In the 1940s, Calloway led a celebrated band anchored by such notable instrumentalists as Dizzy Gillespie, Chu Berry, and Milt Hinton. He reached the Top Ten of the pop charts in March 1942 with “Blues in the Night” (music by Arlen, lyrics by Johnny Mercer) and the Top Ten of the R&B charts in February 1946 with “The Honeydripper” (music and lyrics by Joe Liggins), and he appeared in the films Stormy Weather (1943) and Sensations of 1945 (1944).

The decline of the Swing Era forced Calloway to break up his big band in April 1948, though he reformed it on a temporary basis for specific engagements. For the most part he led bands ranging in size from four to seven pieces for the next several years. In June 1952 he was cast in a touring production of Porgy and Bess that played in the U.S. and Europe for more than two years, finishing in August 1954. He appeared in the W. C. Handy film biography St. Louis Blues in 1958, in the film The Cincinnati Kid in 1965, in an all-black replacement cast in the Broadway musical Hello, Dolly! in 1967, and in the Broadway revue Bubbling Brown Sugar in the late 1970s. He continued to record occasionally, and last reached the R&B charts with a rerecording of “Minnie the Moocher” in 1978.

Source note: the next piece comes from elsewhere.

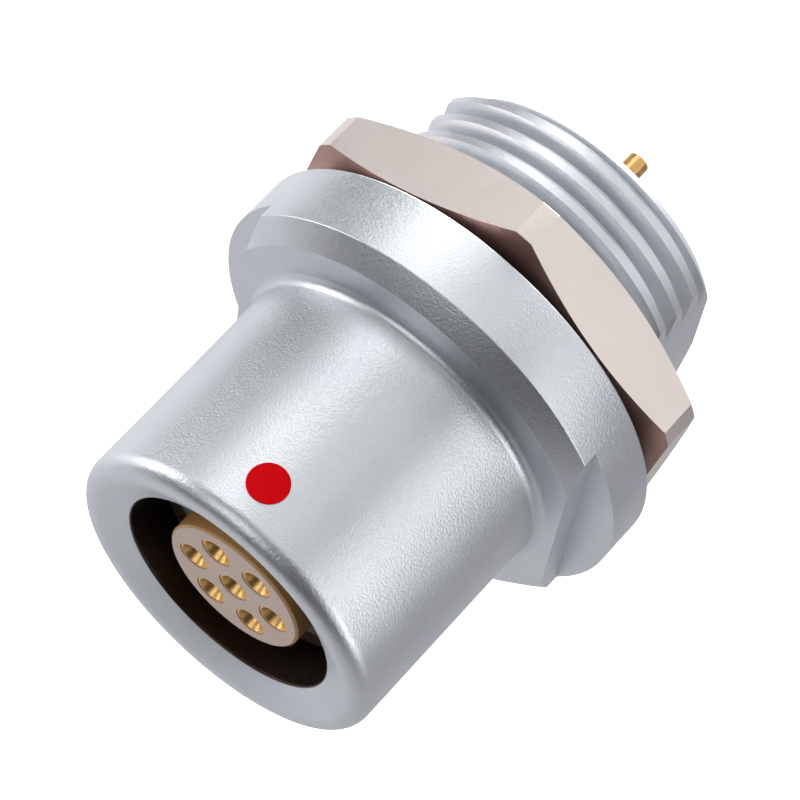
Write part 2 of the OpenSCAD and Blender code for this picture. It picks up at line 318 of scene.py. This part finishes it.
# ---------------------------------------------------------------- materials
class Finish:
    """A material being built: one shader, and object coordinates in mm as at."""

    def __init__(self, name):
        self.material = bpy.data.materials.new(name)
        self.material.use_nodes = True
        self.nodes = self.material.node_tree.nodes
        self.links = self.material.node_tree.links
        self.nodes.clear()
        self.shader = self.node("BsdfPrincipled")
        self.node("OutputMaterial", {"Surface": self.shader.outputs[0]})
        self.at = self.node("VectorMath", {0: self.node("TexCoord").outputs["Object"],
                                           "Scale": 1 / MM}, operation="SCALE").outputs[0]

    def put(self, socket, value):
        """Gives a socket a link, a colour or a plain value."""
        if isinstance(value, bpy.types.NodeSocket):
            self.links.new(value, socket)
        elif socket.type == "RGBA":
            socket.default_value = (*value, 1)
        else:
            socket.default_value = value

    def node(self, kind, inputs=(), **settings):
        node = self.nodes.new("ShaderNode" + kind)
        for key, value in settings.items():
            setattr(node, key, value)
        for key, value in dict(inputs).items():
            self.put(node.inputs[key], value)
        return node

    def shade(self, **values):
        """Sets the shader's own sockets: base_color sets Base Color."""
        for key, value in values.items():
            self.put(self.shader.inputs[key.replace("_", " ").title().replace("Ior", "IOR")], value)

    def noise(self, scale, detail=3.0, roughness=0.55):
        return self.node("TexNoise", {"Vector": self.at, "Scale": scale, "Detail": detail,
                                      "Roughness": roughness}).outputs["Fac"]

    def ranged(self, value, low, high, start=0.3, end=0.7):
        """Low where the value is at start, high where it is at end."""
        return self.node("MapRange", {"Value": value, "From Min": start, "From Max": end,
                                      "To Min": low, "To Max": high}).outputs["Result"]

    def mixed(self, factor, first, second):
        return self.node("Mix", {"Factor": factor, "A": first, "B": second},
                         data_type="RGBA").outputs["Result"]

    def bump(self, value, strength, depth_mm):
        self.shade(normal=self.node("Bump", {"Height": value, "Strength": strength,
                                             "Distance": depth_mm * MM}).outputs["Normal"])

    def towards(self, vector, direction):
        return self.node("VectorMath", {0: vector, 1: direction},
                         operation="DOT_PRODUCT").outputs["Value"]

    def refinish(self, factor, colour):
        """Mixes another colour into the base colour by a factor."""
        base = self.shader.inputs["Base Color"].links[0].from_socket
        self.shade(base_color=self.mixed(factor, base, colour))

    def nearer_than(self, radius):
        """1 nearer the axis than a radius in mm, 0 beyond it."""
        blur = 0.02
        flat = self.node("VectorMath", {0: self.at, 1: (1, 0, 1)}, operation="MULTIPLY")
        out = self.node("VectorMath", {0: flat.outputs[0]}, operation="LENGTH")
        return self.ranged(out.outputs["Value"], 1.0, 0.0, radius - blur, radius + blur)

    def facing_mouth(self):
        """1 on faces that look towards the mouth, 0 on the rest."""
        normal = self.node("NewGeometry").outputs["True Normal"]
        return self.ranged(self.towards(normal, (0, -1, 0)), 0.0, 1.0, 0.4, 0.6)


def grained_metal(name, dark, light, grain_scale, grain_depth, smooth, rough):
    """Plated metal: a cloudy tint, and a grain that both roughens and dents it."""
    finish = Finish(name)
    grain = finish.noise(grain_scale, 2.0, 0.5)
    finish.shade(base_color=finish.mixed(finish.noise(0.35, 2.0), dark, light),
                 roughness=finish.ranged(grain, smooth, rough), metallic=1.0)
    finish.bump(grain, 0.6, grain_depth)
    return finish


def plastic(name, dark, light, rough=0.5, shine=0.5):
    finish = Finish(name)
    grain = finish.noise(9.0, 2.0)
    finish.shade(base_color=finish.mixed(finish.noise(1.2), dark, light),
                 roughness=finish.ranged(grain, rough - 0.07, rough + 0.07),
                 specular_ior_level=shine)
    finish.bump(grain, 0.3, 0.02)
    return finish


SATIN = grained_metal("satin_chrome", (0.62, 0.64, 0.68), (0.70, 0.72, 0.75), 11.0, 0.022,
                      0.36, 0.46)
# Painted shade: the shell nearer the axis than just past the bore wall is coloured near-black
# brown, standing in for the shade inside the mouth.
SATIN.refinish(SATIN.nearer_than(BORE_R + 0.06), (0.06, 0.042, 0.034))
NICKEL = grained_metal("brushed_nickel", (0.71, 0.64, 0.61), (0.77, 0.70, 0.67), 10.0, 0.004,
                       0.40, 0.46)
# Painted shade: faces that look towards the mouth (the nut's front face and chamfer, tucked behind
# the flange) get a darker red-brown that stands in for their shade.
NICKEL.refinish(NICKEL.facing_mouth(), (0.46, 0.29, 0.25))
SPRING = grained_metal("plated_spring", (0.60, 0.58, 0.54), (0.70, 0.68, 0.64), 8.0, 0.004,
                       0.25, 0.35)
GOLD = grained_metal("gold_plate", (0.72, 0.42, 0.14), (0.84, 0.55, 0.23), 8.0, 0.006,
                     0.30, 0.42)
INSERT = plastic("insert_plastic", (0.72, 0.36, 0.12), (0.80, 0.44, 0.17))
INSERT.refinish(INSERT.nearer_than(TOWER_FACE_R), (0.80, 0.62, 0.52))
ENAMEL = plastic("red_enamel", (0.60, 0.0, 0.002), (0.66, 0.0, 0.004), 0.7, 0.05)
RUBBER = plastic("seal_rubber", (0.012, 0.012, 0.013), (0.02, 0.02, 0.022), 0.6)


def dress(obj, finish):
    obj.data.materials.clear()
    obj.data.materials.append(finish.material)


def redress(node, finish):
    """A new finish for a CAD node that keeps its own mesh."""
    for s in bpy.data.objects[node].material_slots:
        s.material = finish.material


shell = make_shell()
dress(shell, SATIN)
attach(shell, "socket")
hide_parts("shell")

nut = make_nut()
dress(nut, NICKEL)
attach(nut, "nut")
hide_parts("lock_nut")

redress("alignment_dot", ENAMEL)
redress("panel_seal", RUBBER)
redress("front_insulator", INSERT)
redress("rear_insulator", INSERT)
redress("retaining_ring", SPRING)
redress("earthing_crown", SPRING)
for i in range(1, CONTACTS + 1):
    redress(f"contact_{i}", GOLD)
    redress(f"contact_clip_{i}", SPRING)


# ---------------------------------------------------------------- camera
VIEW_AZIMUTH = 28.66
VIEW_ELEVATION = 62.47
VIEW_ROLL = 12.02
VIEW_DISTANCE = 152.93
VIEW_SHIFT = (1.922, 1.554)      # the axis origin's place right of and above the picture's middle
LENS_MM = 184.2


def look():
    a, e, roll = (math.radians(v) for v in (VIEW_AZIMUTH, VIEW_ELEVATION, VIEW_ROLL))
    back = Vector((math.sin(a) * math.cos(e), -math.cos(a) * math.cos(e), math.sin(e)))
    level = Vector((math.cos(a), math.sin(a), 0))
    up = back.cross(level)
    right = level * math.cos(roll) + up * math.sin(roll)
    up = up * math.cos(roll) - level * math.sin(roll)
    return right, up, back


right, up, back = look()
camera = bpy.data.objects.new("camera", bpy.data.cameras.new("camera"))
bpy.context.scene.collection.objects.link(camera)
camera.data.lens = LENS_MM
camera.data.sensor_width = 36.0
camera.data.clip_start = 0.01
place = (back * VIEW_DISTANCE - right * VIEW_SHIFT[0] - up * VIEW_SHIFT[1]) * MM
camera.matrix_world = Matrix.Translation(place) @ Matrix((right, up, back)).transposed().to_4x4()
bpy.context.scene.camera = camera

# ---------------------------------------------------------------- floor and light
FLOOR_DROP_MM = 60.0
FLOOR_HALF_M = 2.0
FLOOR_GLOW = 0.8                 # what the camera sees of the floor's own white
FLOOR_SEEN = (0.85, 0.85, 0.86)
FLOOR_DIM = (0.22, 0.22, 0.23)   # the floor as the metal mirrors it, darker on the side away
FLOOR_BRIGHT = (0.80, 0.80, 0.82)  # from the mouth
FLOOR_FADE_MM = 120.0


def floor_finish():
    finish = Finish("floor")
    camera_ray = finish.node("LightPath").outputs["Is Camera Ray"]
    mouthward = finish.towards(finish.at, (-math.sqrt(0.5), -math.sqrt(0.5), 0))
    mirrored = finish.mixed(finish.ranged(mouthward, 0, 1, -FLOOR_FADE_MM, FLOOR_FADE_MM),
                            FLOOR_DIM, FLOOR_BRIGHT)
    glow = finish.node("Math", {0: camera_ray, 1: FLOOR_GLOW}, operation="MULTIPLY")
    finish.shade(base_color=finish.mixed(camera_ray, mirrored, FLOOR_SEEN), roughness=0.9,
                 specular_ior_level=0.0, emission_color=(1, 1, 1),
                 emission_strength=glow.outputs[0])
    return finish


bm = bmesh.new()
bmesh.ops.create_grid(bm, x_segments=1, y_segments=1, size=FLOOR_HALF_M)
floor = as_object(bm, "floor")
floor.location.z = cad_bounds[0][2] - FLOOR_DROP_MM * MM
dress(floor, floor_finish())

BOX_DISTANCE_MM = 400.0
BOX_SIZE_MM = 240.0


def soft_box(name, polar, clock, power):
    """A square light that faces the object. Polar is its angle from the camera's side, and
    clock turns it from the picture's right towards its top."""
    lamp = bpy.data.lights.new(name, "AREA")
    lamp.shape = "SQUARE"
    lamp.size = BOX_SIZE_MM * MM
    lamp.energy = power
    obj = bpy.data.objects.new(name, lamp)
    bpy.context.scene.collection.objects.link(obj)
    p, c = math.radians(polar), math.radians(clock)
    aim = right * math.sin(p) * math.cos(c) + up * math.sin(p) * math.sin(c) + back * math.cos(p)
    obj.location = aim * BOX_DISTANCE_MM * MM
    obj.rotation_euler = aim.to_track_quat("Z", "Y").to_euler()


soft_box("left", 32, 180, 0.32)
soft_box("top_right", 35, 50, 0.20)
soft_box("top", 62, 92, 0.38)
soft_box("right", 58, -8, 0.28)
soft_box("low_right", 74, -40, 0.44)
soft_box("far_right", 85, 36, 0.55)
soft_box("far_left", 85, 144, 0.60)
soft_box("behind_top", 112, 68, 3.5)
world = bpy.data.worlds.new("studio")
bpy.context.scene.world = world
world.use_nodes = True
world.node_tree.nodes["Background"].inputs["Color"].default_value = (0.92, 0.95, 1.0, 1)
world.node_tree.nodes["Background"].inputs["Strength"].default_value = 0.06

bpy.context.scene.view_settings.view_transform = "Standard"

Calloway made his final film appearance in The Blues Brothers in 1980 but remained active until shortly before his death following a stroke at age 86 in 1994.

Discography

Hi De Ho Man: Classics (1974); Cab Calloway and Co.(1985); Best of the Big Bands: Cab Calloway (1990); Best of the Big Bands: Cab Calloway Featuring Chu Berry (1993); Are You Hep to the Jive?: 22 Sensational Tracks (1994); Cocktail Hour: Cab Calloway and His Orchestra (2000).

Writings

The New Cab Calloway’s Hepsters Dictionary (N.Y., 1944); with B. Rollins, Of Minnie the Moocher and Me (N.Y., 1976).